* [WHAT YOU SHOULD DO]:
Can you write out the whole listing exactly?

* [STORED DATA]:

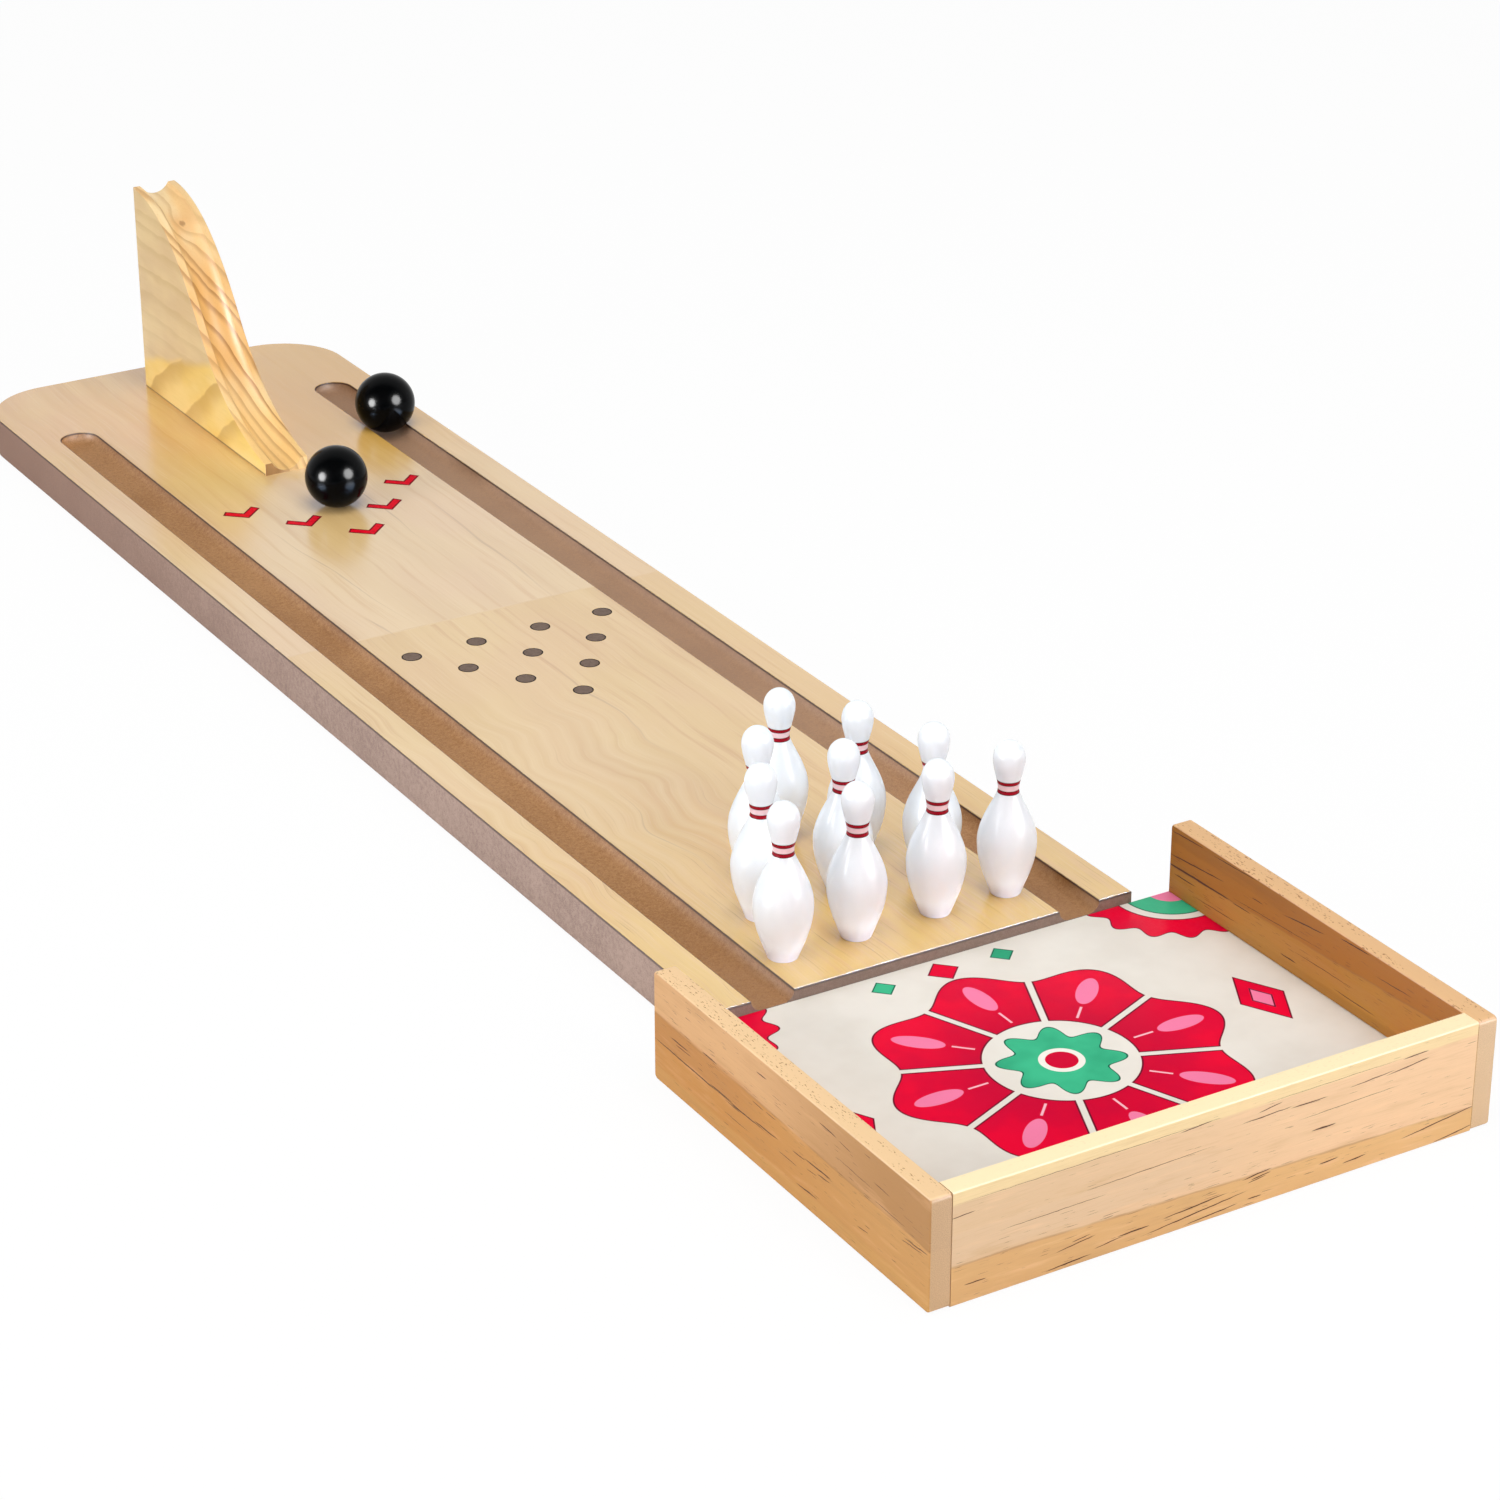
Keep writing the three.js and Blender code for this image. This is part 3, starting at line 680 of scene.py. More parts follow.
# %% Tray sizes, from the CAD boxes
wall_low, wall_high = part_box("tray_left_wall")
right_low, right_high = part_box("tray_right_wall")
floor_low, floor_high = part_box("tray_floor")
rail_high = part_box("tray_rear_rail")[1]
WALL = (wall_high.x - wall_low.x) / MM
WALL_HEIGHT = wall_high.z / MM
TRAY_LENGTH = (wall_high.y - wall_low.y) / MM
INNER_HALF, OUTER_HALF = right_low.x / MM, right_high.x / MM
RAIL_BACK = (rail_high.y - wall_low.y) / MM
FLOOR_TOP, FLOOR_UNDER = floor_high.z / MM, floor_low.z / MM
GROOVE, ROOM, BEYOND = 5, 0.3, 5
DOWEL_RADIUS, DOWEL_LENGTH, SINK = 3, 22, WALL * 0.6
TRAY_PLACE = (0, wall_low.y, 0)
dowel_places = {"lower": (WALL / 2, FLOOR_UNDER / 2),
                "upper": (WALL / 2, FLOOR_TOP + (WALL_HEIGHT - FLOOR_TOP) / 2),
                "rail": (TRAY_LENGTH - WALL / 2, FLOOR_UNDER / 2)}
print("tray", round(TRAY_LENGTH), "long, walls", round(WALL), "x", round(WALL_HEIGHT))

# %% Four pine boards
# A belt: its heights, its reach along the board, its tone and how strong it is
left_pine = pine_board(
    "pine_left_wall", "y", -OUTER_HALF, ends=(20, 170), upper=("ad7b42", "d3a26e"),
    lower=("c48f4d", "c18439"), meet=31, slope=0.018, streaks=left_streaks,
    belts=[(22, 36, 150, 260, "b67a39", 0.7), (0, 8, -40, 300, "cc9a52", 0.4)],
    crown={"height": WALL_HEIGHT, "tone": "e7c598", "flecks": 0.9, "end": "caa782"})
# The right wall's tones are darker than the left's: partly the board's own tone and partly
# painted shade, since its inner face lies in the shade of the left wall.
right_pine_with_painted_shade = pine_board(
    "pine_right_wall", "y", INNER_HALF, ends=(20, 190), upper=("a96a14", "9d610c"),
    lower=("b57d28", "a97120"), meet=45, slope=-0.046, streaks=right_streaks, seed=4.7,
    belts=[(19, 24, -40, 300, "976214", 0.55), (28, 36, 60, 200, "b27a34", 0.5),
           (48, 57, 140, 260, "875410", 0.5), (20, 28, 120, 260, "b07d3c", 0.35)],
    crown={"height": WALL_HEIGHT, "tone": "ddb384", "flecks": 0.85, "end": "dfbe99"})
front_pine = pine_board(
    "pine_front_wall", "x", 0.0, ends=(-120, 120), upper=("d7b58f", "e8c097"),
    lower=("d2a46d", "ddaf76"), meet=16.4, slope=-0.027, streaks=front_streaks, seed=9.1,
    belts=[(50.8, 60, -200, 200, "ead09c", 0.85), (22, 36, -200, 0, "d8b896", 0.5)],
    crown={"height": WALL_HEIGHT, "tone": "f4e0b6", "flecks": 0.12, "end": "d3b08a"})
rail_pine = pine_board(
    "pine_rear_rail", "x", RAIL_BACK, ends=(-120, 120), upper=("d0a878", "d4ad7e"),
    lower=("c7985e", "c49458"), meet=8, slope=0.01, belts=[], seed=2.3,
    streaks=[(-60, 5, 30, 1.2, 0.0), (44, 10, 22, 1, 0.0)],
    crown={"height": FLOOR_UNDER, "tone": "e0c090", "flecks": 0.3, "end": "d3b08a"})
print("pine finishes:", left_pine.name, right_pine_with_painted_shade.name, front_pine.name, rail_pine.name)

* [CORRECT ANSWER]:
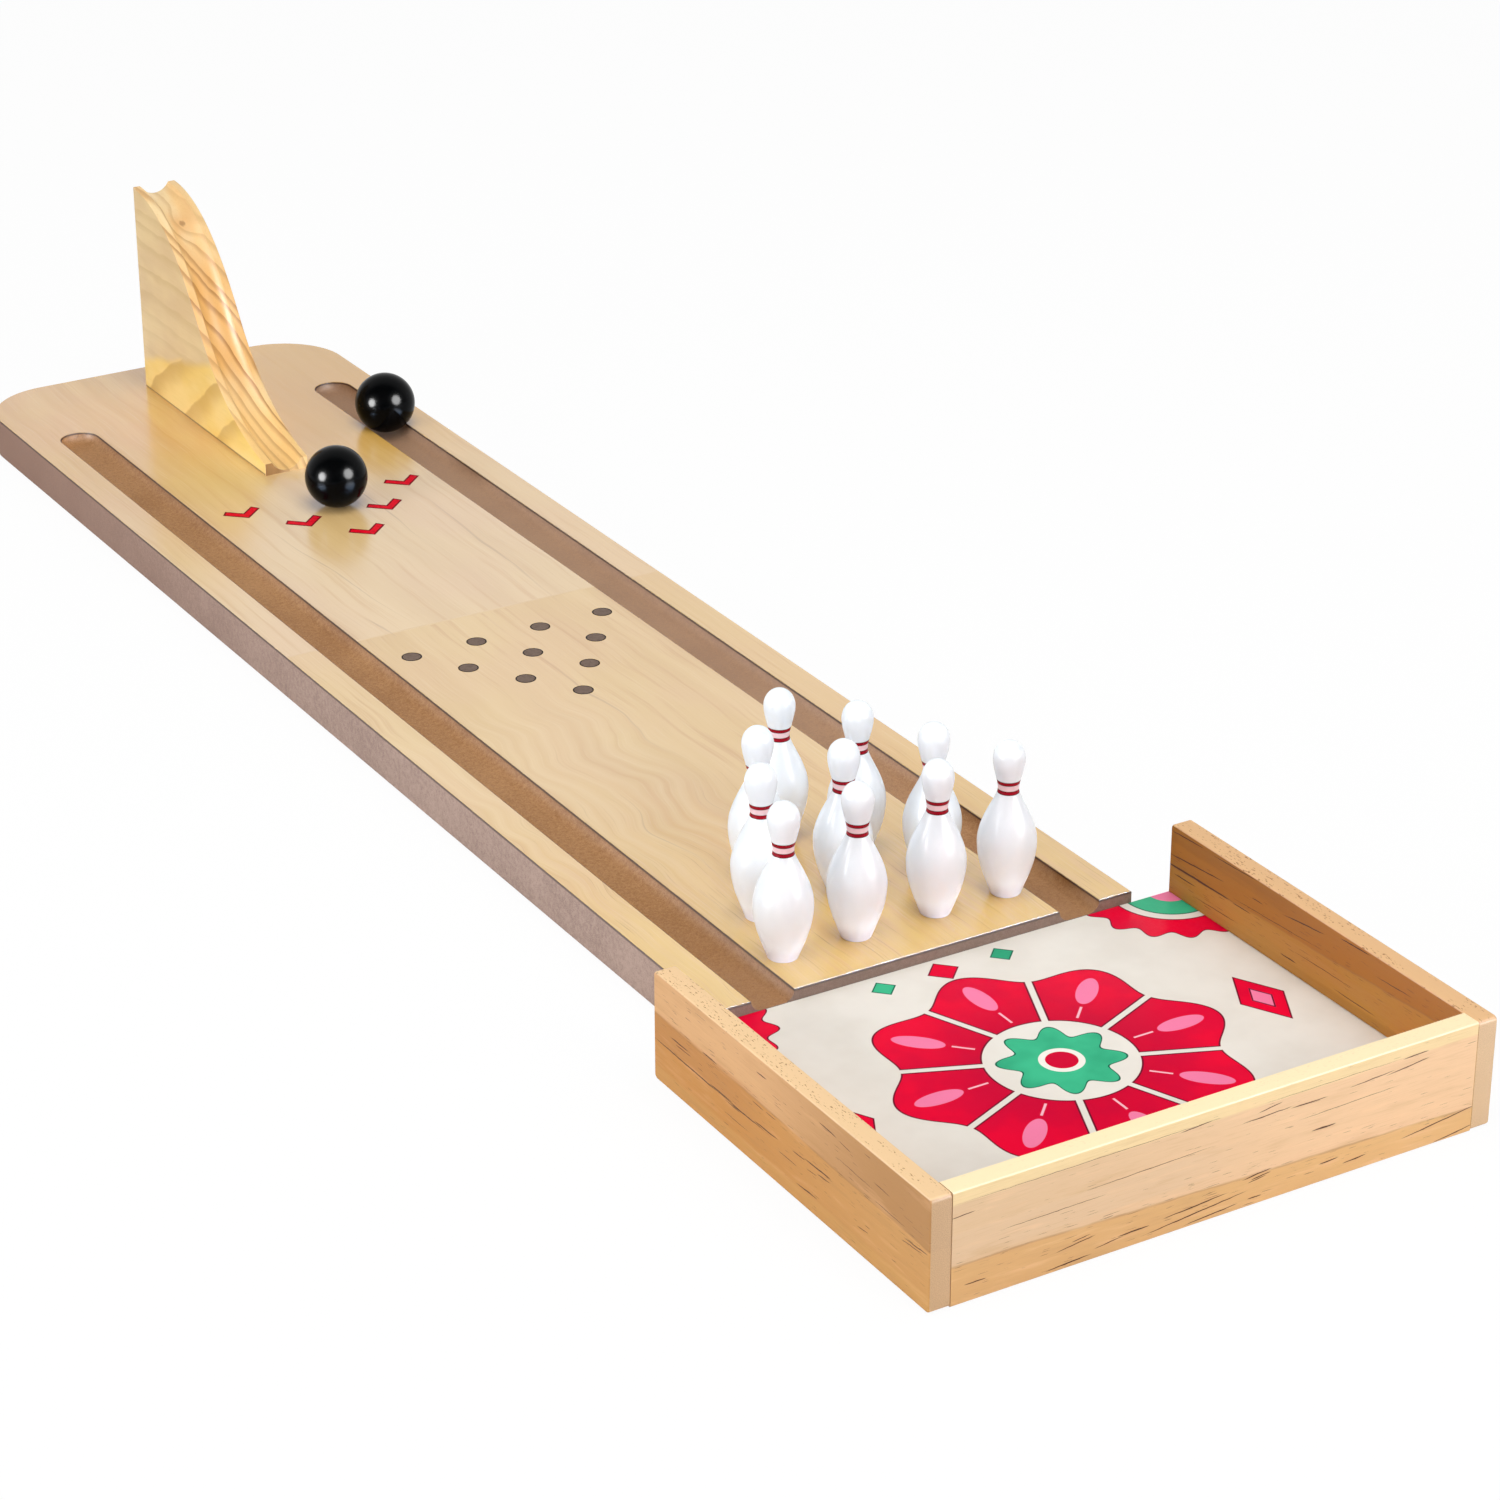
Keep writing the three.js and Blender code for this image. This is part 3, starting at line 680 of scene.py. More parts follow.
# %% Tray sizes, from the CAD boxes
wall_low, wall_high = part_box("tray_left_wall")
right_low, right_high = part_box("tray_right_wall")
floor_low, floor_high = part_box("tray_floor")
rail_high = part_box("tray_rear_rail")[1]
WALL = (wall_high.x - wall_low.x) / MM
WALL_HEIGHT = wall_high.z / MM
TRAY_LENGTH = (wall_high.y - wall_low.y) / MM
INNER_HALF, OUTER_HALF = right_low.x / MM, right_high.x / MM
RAIL_BACK = (rail_high.y - wall_low.y) / MM
FLOOR_TOP, FLOOR_UNDER = floor_high.z / MM, floor_low.z / MM
GROOVE, ROOM, BEYOND = 5, 0.3, 5
DOWEL_RADIUS, DOWEL_LENGTH, SINK = 3, 22, WALL * 0.6
TRAY_PLACE = (0, wall_low.y, 0)
dowel_places = {"lower": (WALL / 2, FLOOR_UNDER / 2),
                "upper": (WALL / 2, FLOOR_TOP + (WALL_HEIGHT - FLOOR_TOP) / 2),
                "rail": (TRAY_LENGTH - WALL / 2, FLOOR_UNDER / 2)}
print("tray", round(TRAY_LENGTH), "long, walls", round(WALL), "x", round(WALL_HEIGHT))

# %% Four pine boards
# A belt: its heights, its reach along the board, its tone and how strong it is
left_pine = pine_board(
    "pine_left_wall", "y", -OUTER_HALF, ends=(20, 170), upper=("ad7b42", "d3a26e"),
    lower=("c48f4d", "c18439"), meet=31, slope=0.018, streaks=left_streaks,
    belts=[(22, 36, 150, 260, "b67a39", 0.7), (0, 8, -40, 300, "cc9a52", 0.4)],
    crown={"height": WALL_HEIGHT, "tone": "e7c598", "flecks": 0.9, "end": "caa782"})
# The right wall's tones are darker than the left's: partly the board's own tone and partly
# painted shade, since its inner face lies in the shade of the left wall.
right_pine_with_painted_shade = pine_board(
    "pine_right_wall", "y", INNER_HALF, ends=(20, 190), upper=("a96a14", "9d610c"),
    lower=("b57d28", "a97120"), meet=45, slope=-0.046, streaks=right_streaks, seed=4.7,
    belts=[(19, 24, -40, 300, "976214", 0.55), (28, 36, 60, 200, "b27a34", 0.5),
           (48, 57, 140, 260, "875410", 0.5), (20, 28, 120, 260, "b07d3c", 0.35)],
    crown={"height": WALL_HEIGHT, "tone": "ddb384", "flecks": 0.85, "end": "dfbe99"})
front_pine = pine_board(
    "pine_front_wall", "x", 0.0, ends=(-120, 120), upper=("d7b58f", "e8c097"),
    lower=("d2a46d", "ddaf76"), meet=16.4, slope=-0.027, streaks=front_streaks, seed=9.1,
    belts=[(50.8, 60, -200, 200, "ead09c", 0.85), (22, 36, -200, 0, "d8b896", 0.5)],
    crown={"height": WALL_HEIGHT, "tone": "f4e0b6", "flecks": 0.12, "end": "d3b08a"})
rail_pine = pine_board(
    "pine_rear_rail", "x", RAIL_BACK, ends=(-120, 120), upper=("d0a878", "d4ad7e"),
    lower=("c7985e", "c49458"), meet=8, slope=0.01, belts=[], seed=2.3,
    streaks=[(-60, 5, 30, 1.2, 0.0), (44, 10, 22, 1, 0.0)],
    crown={"height": FLOOR_UNDER, "tone": "e0c090", "flecks": 0.3, "end": "d3b08a"})
print("pine finishes:", left_pine.name, right_pine_with_painted_shade.name, front_pine.name, rail_pine.name)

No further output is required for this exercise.